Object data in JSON
## BEGIN

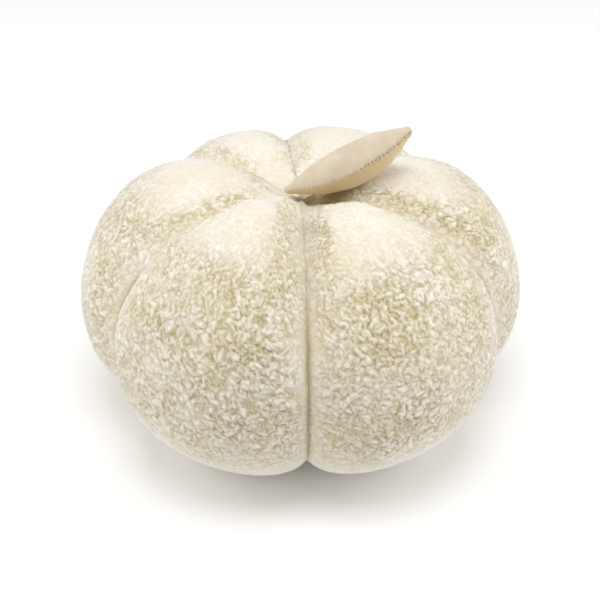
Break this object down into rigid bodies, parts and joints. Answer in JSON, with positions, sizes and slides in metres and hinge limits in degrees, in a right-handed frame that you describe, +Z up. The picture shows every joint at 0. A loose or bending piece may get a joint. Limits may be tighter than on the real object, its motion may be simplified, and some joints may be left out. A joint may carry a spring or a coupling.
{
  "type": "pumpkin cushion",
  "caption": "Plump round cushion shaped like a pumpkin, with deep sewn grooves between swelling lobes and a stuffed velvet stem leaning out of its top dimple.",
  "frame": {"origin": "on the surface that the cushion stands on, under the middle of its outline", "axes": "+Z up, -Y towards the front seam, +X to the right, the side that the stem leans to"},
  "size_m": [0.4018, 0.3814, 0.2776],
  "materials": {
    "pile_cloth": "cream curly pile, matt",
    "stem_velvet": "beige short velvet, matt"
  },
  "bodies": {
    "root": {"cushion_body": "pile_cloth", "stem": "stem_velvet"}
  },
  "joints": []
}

## END
## BEGIN

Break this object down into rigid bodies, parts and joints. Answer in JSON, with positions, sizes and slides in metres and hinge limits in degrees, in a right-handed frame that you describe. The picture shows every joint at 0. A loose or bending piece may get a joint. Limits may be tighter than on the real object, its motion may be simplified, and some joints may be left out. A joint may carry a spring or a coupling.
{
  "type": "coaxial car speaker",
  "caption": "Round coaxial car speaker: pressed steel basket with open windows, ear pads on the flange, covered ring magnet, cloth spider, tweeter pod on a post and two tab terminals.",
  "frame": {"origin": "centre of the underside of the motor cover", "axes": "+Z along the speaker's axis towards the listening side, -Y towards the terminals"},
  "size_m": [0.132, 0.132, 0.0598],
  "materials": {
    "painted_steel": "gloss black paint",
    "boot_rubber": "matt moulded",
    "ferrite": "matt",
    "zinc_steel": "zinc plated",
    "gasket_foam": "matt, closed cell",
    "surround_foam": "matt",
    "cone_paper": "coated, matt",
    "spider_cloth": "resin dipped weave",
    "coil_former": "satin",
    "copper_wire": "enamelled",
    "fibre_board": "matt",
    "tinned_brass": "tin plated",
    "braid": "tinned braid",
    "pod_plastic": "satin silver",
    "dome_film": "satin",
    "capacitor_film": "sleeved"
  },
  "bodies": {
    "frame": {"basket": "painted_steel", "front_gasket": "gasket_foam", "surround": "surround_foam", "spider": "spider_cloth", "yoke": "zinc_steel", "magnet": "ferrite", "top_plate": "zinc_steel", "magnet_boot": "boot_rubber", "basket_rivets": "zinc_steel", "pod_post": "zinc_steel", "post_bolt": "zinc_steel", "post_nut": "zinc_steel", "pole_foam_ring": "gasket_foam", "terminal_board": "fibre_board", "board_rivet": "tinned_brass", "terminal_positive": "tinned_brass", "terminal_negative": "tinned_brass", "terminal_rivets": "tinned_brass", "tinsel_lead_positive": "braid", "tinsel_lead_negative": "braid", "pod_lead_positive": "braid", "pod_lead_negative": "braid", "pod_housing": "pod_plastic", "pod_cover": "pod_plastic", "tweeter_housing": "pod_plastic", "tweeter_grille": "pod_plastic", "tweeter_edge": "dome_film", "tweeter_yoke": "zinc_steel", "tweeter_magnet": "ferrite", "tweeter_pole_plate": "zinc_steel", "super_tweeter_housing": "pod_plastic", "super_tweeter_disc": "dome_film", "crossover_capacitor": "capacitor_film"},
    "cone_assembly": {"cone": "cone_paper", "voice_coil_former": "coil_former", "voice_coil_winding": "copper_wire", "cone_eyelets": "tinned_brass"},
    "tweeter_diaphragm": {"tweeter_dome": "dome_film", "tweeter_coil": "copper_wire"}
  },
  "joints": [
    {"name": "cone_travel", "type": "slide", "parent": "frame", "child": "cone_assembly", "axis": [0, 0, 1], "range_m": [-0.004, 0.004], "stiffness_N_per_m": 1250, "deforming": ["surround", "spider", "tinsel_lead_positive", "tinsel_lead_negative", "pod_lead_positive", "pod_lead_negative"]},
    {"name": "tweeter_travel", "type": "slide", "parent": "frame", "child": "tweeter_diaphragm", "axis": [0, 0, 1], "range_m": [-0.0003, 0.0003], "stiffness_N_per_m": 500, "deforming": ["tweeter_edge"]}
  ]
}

## END

» PROBLEM
Report all lines of the data above that include the string "positions".

» OUTPUT OF THE TASK
Break this object down into rigid bodies, parts and joints. Answer in JSON, with positions, sizes and slides in metres and hinge limits in degrees, in a right-handed frame that you describe, +Z up. The picture shows every joint at 0. A loose or bending piece may get a joint. Limits may be tighter than on the real object, its motion may be simplified, and some joints may be left out. A joint may carry a spring or a coupling.
Break this object down into rigid bodies, parts and joints. Answer in JSON, with positions, sizes and slides in metres and hinge limits in degrees, in a right-handed frame that you describe. The picture shows every joint at 0. A loose or bending piece may get a joint. Limits may be tighter than on the real object, its motion may be simplified, and some joints may be left out. A joint may carry a spring or a coupling.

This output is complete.